Er zijn dingen die vroeger onbespreekbaar waren.
Incontinentiemateriaal, bijvoorbeeld. Dat vond je ergens achterin een zorgwinkel, tussen steunverbanden en glijlakens. Voor mannen was er niks. Of beter gezegd: er was wel iets, maar je moest het bijna fluisterend aanvragen, met een blik alsof je een gesluierde schaamte probeerde te kopen.
“Euh… iets voor... lekkage. Urine. Maar discreet, hè.”
Dat is gelukkig veranderd. Sinds een jaar of tien liggen ze gewoon in het rek bij de shampoo en de hondenbrokken. TENA Men, met een glimmend label en een bonuskaart erbij.
De moderne man hoeft zich nergens meer voor te schamen. Hij hoeft zich alleen nog droog te houden.
Verkrijgbaarheid is dus geen probleem meer. Maar betaalbaarheid? Dat is andere koek.
Een pak kost meer dan een degelijke fles wijn en laat eerlijk zijn: die fles wijn geeft minstens evenveel troost, met minder afval.
Dus als er dan plots een folder verschijnt met twee kopen, twee gratis, dan weet je: dit is geen korting, dit is een kans.
En zo begon de dag.
Met die folder dus.
Zo’n Colruytfolder die Mevr willy als een heilige schrift op de keukentafel gespreid had, met een fluostift in de hand en het oordeel van een krijgsraad in haar blik.
“Hier,” zei ze, “incontinentiemateriaal. Twee kopen, twee gratis. Maar alleen deze week. En alleen hier, in Colruyt Wommelgem. En slechts tot einde voorraad. En vandaag is het de eerste dag .
Waarop ze me aankeek zoals alleen zij dat kan: met de blik van een generaal die zijn troepen de loopgraven instuurt.
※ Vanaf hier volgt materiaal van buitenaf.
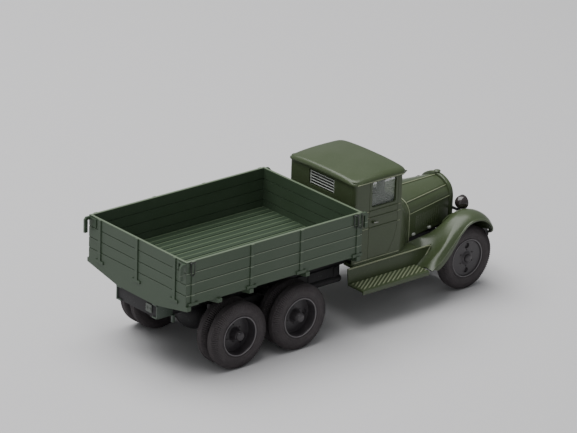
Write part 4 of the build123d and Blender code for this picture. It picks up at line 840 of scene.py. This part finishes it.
def treadBar(start):
    # half a round strip along a slanting line, cut off square to the board
    slant = board["barSlant"]
    low = max(0.0, (board["rearX"] + board["barMargin"] - start) / slant)
    high = min(1.0, (board["frontX"] - board["barMargin"] - start) / slant)
    if high - low < 0.08:
        return []
    t, bow = np.linspace(low, high, 7)[:, None], np.linspace(0, np.pi, 7)[None, :]
    bar = sheetOf(start + slant * t - np.cos(bow) * board["barWidth"],
                  board["barStart"] - board["outer"] + board["barSpan"] * t,
                  board["top"] - 0.03 + np.sin(bow) * board["barHeight"])
    under = bar.copy()
    under[..., 2] = board["top"] - 0.1
    return [shell(bar, under)]


def makeBoard():
    outer, top, low = -board["outer"], board["top"], board["top"] - board["sheet"]
    inner = 0.3 - board["inner"]
    step = [(inner, top), (outer, top), (outer, top - board["roll"]),
            (outer + 0.5, top - board["roll"]), (outer + 0.5, low), (inner, low)]
    sheet = slab(roundCorners(step, 0.3, 4), "yz", board["rearX"], board["frontX"])
    # the apron's wall leans out towards its foot by a power of a sine, and its front end follows
    # the fender by a square root
    u, v = grid(41, 15)
    z = low + (board["apronTop"] - low) * v
    rise = ramp(z, top, board["apronTop"]) ** 0.5
    endX = board["toeX"] + (board["tipX"] - board["toeX"]) * rise
    y = board["inner"] - board["lean"] * np.sin(np.pi / 2 * v) ** 1.5
    apron = sheetOf(board["rearX"] + (endX - board["rearX"]) * u, -y, z)
    arms = [slab(roundCorners(board["arm"], 0.2, 2), "yz", x, x + 1.2) for x in board["armX"]]
    return [sheet, shell(apron, apron + (0, 0.45, 0))] + arms, apron[-1]


def makeTread(apronEnd):
    first, last = board["rearX"] - board["barSlant"] + 1.6, board["frontX"] - 1.4
    bars = [bar for start in np.linspace(first, last, board["bars"]) for bar in treadBar(start)]
    endLine = apronEnd[:2:-1]
    rearEnd = (board["rearX"] + 0.1, board["lean"] - board["inner"], board["apronTop"] - 0.1)
    bead = np.vstack([[rearEnd], endLine[:1] - (0.6, 0, 0.1), endLine[1:]])
    return bars + [tube(spaced(roundCorners(bead, 0.8, 4, closed=False), 70), 0.24,
                        side=(0, 1, 0.01))]


boardParts, apronEnd = makeBoard()
treadParts = makeTread(apronEnd)
for side in ("right", "left"):
    piece(f"{side}Board", onSide(side, boardParts), "body_green",
          replaces=[f"running_board_{side}"])
    # the tread bars and the apron's bead carry a painted highlight
    piece(f"{side}Tread", onSide(side, treadParts), "body_green", finish="highlightGreen")

# Sill: the strip that closes the cab's foot down to the apron, with a bead along it
sill = dict(box=((7.4, -16.75, 18.7), (36.0, -12.2, 19.72)), beadRadius=0.17,
            bead=[(7.5, -16.7, 19.55), (20, -16.7, 19.55), (28.6, -16.7, 19.55)])
piece("cabSills", bothSides([block(*sill["box"]), tube(sill["bead"], sill["beadRadius"])]),
      "body_green")
print("boards made")

# Axle housings: a tube that swells by a power of a circle into the bowl, and a nose for the shafts
housing = dict(end=14.1, tube=1.7, bowl=5.2, half=6.1, noseZ=14.2, nose=[
    (-5.55, 0), (-5.55, 1.15), (-5.4, 1.35), (-4.2, 1.4), (-4.1, 1.4), (4.1, 1.4), (4.2, 1.4),
    (5.4, 1.35), (5.55, 1.15), (5.55, 0)])
run = np.concatenate([np.linspace(-housing["end"], -6.6, 5), np.linspace(-6.2, 6.2, 33),
                      np.linspace(6.6, housing["end"], 5)])
swell = np.sqrt(np.clip(1 - (run / housing["half"]) ** 2, 0, 1)) ** 1.15
radii = housing["tube"] + (housing["bowl"] - housing["tube"]) * swell
bowl = [(-housing["end"], 0.0), *zip(run, radii), (housing["end"], 0.0)]
for axle in ("middle", "rear"):
    x = axles[axle]["x"]
    piece(f"{axle}Housing", [turned(bowl, (x, 0, axleZ), (0, 1, 0), 56),
                             turned(housing["nose"], (x, 0, housing["noseZ"]), (1, 0, 0), 28)],
          "chassis_black", replaces=[f"{axle}_axle_housing"], sharp=40)
print("housings made")

# Bars across the rear window in two uprights, and a dark pane behind them
bars = dict(x=7.72, half=6.1, radius=0.16, heights=(42.2, 43.2, 44.2, 45.2, 46.2),
            upright=(41.9, 44.2, 46.5))
barParts = [tube([(bars["x"], y, z) for y in (-bars["half"], 0, bars["half"])], bars["radius"],
                 side=(0, 0, 1), segments=8) for z in bars["heights"]]
barParts += bothSides([tube([(bars["x"], bars["half"] - 0.25, z) for z in bars["upright"]], 0.2,
                            side=(1, 0, 0), segments=8)])
piece("rearPane", [slab(oblong(-6.25, 6.25, 41.65, 46.75, 0.5), "yz", 8.05, 8.3, 0.05)],
      "cabin_black", sharp=50)
piece("rearWindowBars", barParts, "guard_grey", replaces=["rear_guard"], sharp=50)

# Raised lines of the body, with a painted highlight: hinges on the hood's right and crown, the
# band round the cowl, and strips along the cab as rear end, front end, y, z, rise at the middle and
# radius
edging = dict(hinge=0.14, crown=0.17, bandX=36.42, band=(11.62, 29.66, 9.6, 32.98, 35.1), strips=[
    *[(7.6, 27.6, -16.52, z, 0, 0.1) for z in (37.2, 34.9, 31.3)],
    (8.2, 28.2, -17.0, 47.72, 0.1, 0.16), (8.0, 27.6, -16.52, 20.35, 0, 0.1)])
hoodRun = np.linspace(hood["rearX"] + 0.1, hood["frontX"] - 0.1, 7)
halfWidth, sideTop, shoulderY, shoulderZ, top = hoodAt(hoodRun)
edgeParts = [tube(sheetOf(hoodRun, -(halfWidth + 0.06), sideTop - 0.15), edging["hinge"]),
             tube(sheetOf(hoodRun, -(shoulderY + 0.05), shoulderZ + 0.06), edging["hinge"]),
             tube(sheetOf(hoodRun, 0, top + 0.02), edging["crown"])]
band = sectionOf(edging["band"], 19.9, 0.02)
bandPath = spaced(sheetOf(edging["bandX"], band[:, 0], band[:, 1]), 120)
edgeParts.append(tube(bandPath, edging["crown"], side=(1, 0, 0), segments=8))
for rear, front, y, z, rise, radius in edging["strips"]:
    edgeParts += bothSides([tube([(rear, y, z), (18, y, z + rise), (front, y, z)], radius)])
piece("bodyEdging", edgeParts, "body_green", finish="highlightGreen", sharp=60)

# Door handles: a short lever on a round rose
lever = dict(rose=(15.85, -16.5, 33.2), radii=[0.2, 0.2, 0.13],
             line=[(-0.2, -0.68, 0.02), (0.8, -0.72, 0), (1.7, -0.62, -0.1)],
             profile=[(0, 0), (0, 0.42), (0.2, 0.4), (0.35, 0.22), (0.75, 0.2), (0.8, 0)])
piece("doorHandles", bothSides([turned(lever["profile"], lever["rose"], segments=20),
                                tube(np.array(lever["line"]) + lever["rose"], lever["radii"])]),
      "steel", sharp=40)

# Rim rings, brighter with a painted highlight along the wheel's edge
ringLine = [(0.16 * math.cos(a) - 0.1, 0.16 * math.sin(a) + 6.52) for a in around(10)]
for axle, at in axles.items():
    ring = turned(fromFace(at["bandEnd"], ringLine), (at["x"], 0, axleZ), segments=144, ring=True)
    piece(f"{axle}RimRings", bothSides([ring]), "wheel_green", f"{axle}_wheelset",
          finish="rimHighlight", sharp=60)

# Ends of the frame rails, short channels of three walls, and the hooks under them: each a box
# from its lowest corner to its highest
railEnd = dict(web=((-69.15, -10.55, 18.0), (-62.6, -10.1, 22.85)),
               top=((-69.15, -10.55, 22.35), (-68.7, -8.0, 22.85)),
               foot=((-69.15, -10.55, 18.0), (-68.7, -8.0, 18.5)))
hook = ((-63.3, -11.3, 15.7), (-62.3, -10.35, 18.4))
piece("railEnds", bothSides([block(*box) for box in railEnd.values()])
      + bothSides([block(*hook, 0.12)]), "body_green", finish="dullGreen")

# A blank plate between them, right of the middle, with two eyelets
plate = dict(x=-68.6, face=-69.05, outline=(-7.6, -4.6, 19.2, 22.0), eyelets=(-6.85, -5.35),
             eyeZ=20.6, eyelet=[(0.35, 0), (0.35, 0.5), (0.48, 0.55), (0.62, 0.5), (0.62, 0.28),
                                (0.5, 0.2), (0.5, 0)])
plateParts = [slab(oblong(*plate["outline"], 0.3), "yz", plate["x"], plate["face"], 0.1)]
plateParts += [turned(plate["eyelet"], (plate["x"], y, plate["eyeZ"]), (-1, 0, 0), 16)
               for y in plate["eyelets"]]
piece("rearPlate", plateParts, "guard_grey", finish="dullGrey")

# Bearers of the bed along the rails, and the stops under the rails over both rear axles
bearers = bothSides([block((-67.8, -10.3, 22.75), (2.3, -8.2, 27.35), 0.12)])
bearers += bothSides([block((x - 1.7, -10.9, 15.9), (x + 1.7, -9.3, 18.15), 0.15)
                      for x in (rearX, middleX)])
piece("bedBearers", bearers, "chassis_black")

# Muffler: a drum with pressed ends and rings, its tail pipe, and a plate and two straps that
# hang it from the rail
muffler = dict(place=(0, -10.4, 13.7), pipe=(-13.5, -11.5, -8.6), pipeRadius=0.55,
               straps=(-6.8, 4.2), plate=((-12.8, -10.95, 14.6), (6.9, -10.35, 18.3)), drum=[
    (-8.9, 0), (-8.9, 0.9), (-8.7, 1.15), (-8.4, 1.3), (-8.1, 1.3), (-8.05, 1.22), (-7.9, 1.22),
    (-7.85, 1.3), (6.1, 1.3), (6.15, 1.22), (6.3, 1.22), (6.35, 1.3), (6.9, 1.3), (7.3, 1.1),
    (7.45, 0.8), (7.45, 0)])
pipe = [(x, *muffler["place"][1:]) for x in muffler["pipe"]]
straps = [block((x, -11.15, 14.5), (x + 0.9, -9.4, 18.1)) for x in muffler["straps"]]
piece("exhaustDrum", [turned(muffler["drum"], muffler["place"], (1, 0, 0), 40),
                      tube(pipe, muffler["pipeRadius"], segments=16),
                      block(*muffler["plate"], 0.12)] + straps,
      "chassis_black", replaces=["muffler"], sharp=40)

# Bed corner latches: wire bails, each a loop that hangs from its pins and leans out, and catches
bail = dict(wire=0.17, drop=4.6, half=0.75, y=-25.2, at=((-66.9, 42.0), (0.6, 42.0), (2.4, 41.6)),
            catches=(-66.9, 0.6))


def bailAt(x, z):
    shape = [(-1, 0, 0), (-1, 0.25, 0.8), (0, 0.35, 1), (1, 0.25, 0.8), (1, 0, 0)]
    line = [(x + a * bail["half"], bail["y"] - b, z - bail["drop"] * c) for a, b, c in shape]
    return tube(spaced(roundCorners(line, 0.6, 4, closed=False), 40), bail["wire"],
                side=(0, 1, 0.02), segments=8)


latches = [bailAt(x, z) for x, z in bail["at"]]
latches += [block((x - 1.0, -25.6, 41.6), (x + 1.0, -24.9, 42.15), 0.12) for x in bail["catches"]]
piece("cornerBails", bothSides(latches), "chassis_black", finish="rubbedBlack", sharp=50)

# Rib moulded in the cab's window insert, behind the windscreen's right half
piece("windowRib", [slab(oblong(24.9, 26.7, -9.7, -7.2, 0.4), "xy", 38.3, 47.5, 0.15)],
      "guard_grey", finish="dullGrey")
print("trim made")

# Floor and light, in metres: each lamp's place, target, size and power
studio = dict(floorSize=4.0, floorZ=-2e-5, floor=tone(200, 199, 200), sky=(0.96, 0.98, 1.0, 1),
              skyPower=0.36, lamps=dict(keyLight=((-0.15, 0.25, 1.0), (0, 0, 0), 1.1, 18.5),
                                        fillLight=((-0.9, -0.5, 0.5), (0, 0, 0.02), 0.8, 0.6)))


def areaLight(name, place, target, size, power):
    data = bpy.data.lights.new(name, "AREA")
    data.size, data.energy = size, power
    light = placed(name, data)
    light.location = place
    light.rotation_mode = "QUATERNION"
    light.rotation_quaternion = (Vector(target) - Vector(place)).to_track_quat("-Z", "Y")


def makeStudio():
    half, z = studio["floorSize"], studio["floorZ"]
    mesh = bpy.data.meshes.new("studioFloor")
    mesh.from_pydata([(-half, -half, z), (half, -half, z), (half, half, z), (-half, half, z)],
                     [], [(0, 1, 2, 3)])
    paint = Paint("studioFloorPaper")
    grain = paint.noise(300, 2, 0.5)
    colour = paint.mix(grain, studio["floor"], blend(studio["floor"], white, 0.02))
    mesh.materials.append(paint.finish(colour=colour, roughness=0.85, specular=0.1))
    floor = placed("studioFloor", mesh)
    world = bpy.data.worlds.new("studioSky")
    world.use_nodes = True
    sky = world.node_tree.nodes["Background"]
    sky.inputs["Color"].default_value = studio["sky"]
    sky.inputs["Strength"].default_value = studio["skyPower"]
    bpy.context.scene.world = world
    for name, values in studio["lamps"].items():
        areaLight(name, *values)


makeStudio()
print("studio made")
Dus ik trok eropuit. Vroeg in de ochtend, gewapend met klantenkaart en een stevig ontbijt. Zulke promoties zijn als wild vlees in een berenbos — op een kwartier weggekaapt door gepensioneerde koopjesjagers met stalen heupen en dodelijke ellebogen.
In de rayon zag ik mijn spiegelbeeld: een man van zekere leeftijd, rug licht gebogen, karretje voor zich uit als een rollator. 8 pakken lagen er nog.
We keken elkaar aan, en zonder woorden grabbelden we elk onze vier dozen ‘TENA Men nr. 1’.
Een stille overeenkomst. Geen strijd, enkel begrip. Zoals veteranen onder elkaar.
En terwijl ik naar de kassa strompelde — vier dozen onder de arm, kortingsbon tussen de tanden, zweet op de bovenlip, schoot ineens het beeld van mijn vader door mijn hoofd.
Hoe hij vroeger heimelijk uit de apotheek kwam, met zo’n krakende plastieken tas en een blik die zei: “Vraag me niks.” Hij zweeg. Altijd. Zelfs toen het dagelijks werd.
En nu stond ik hier. In Colruyt. In de rij achter een kar vol kattenvoer en een pallet melk. Met mijn hele lekkende toekomst in mijn handen.
Maar ik voelde me verdacht tevreden: een volwassen man met een voorraad en een missie.
Zoals vroeger, toen ik nog condooms kocht.
Maar dan met minder stoerdoenerij — en een pak meer realiteitszin.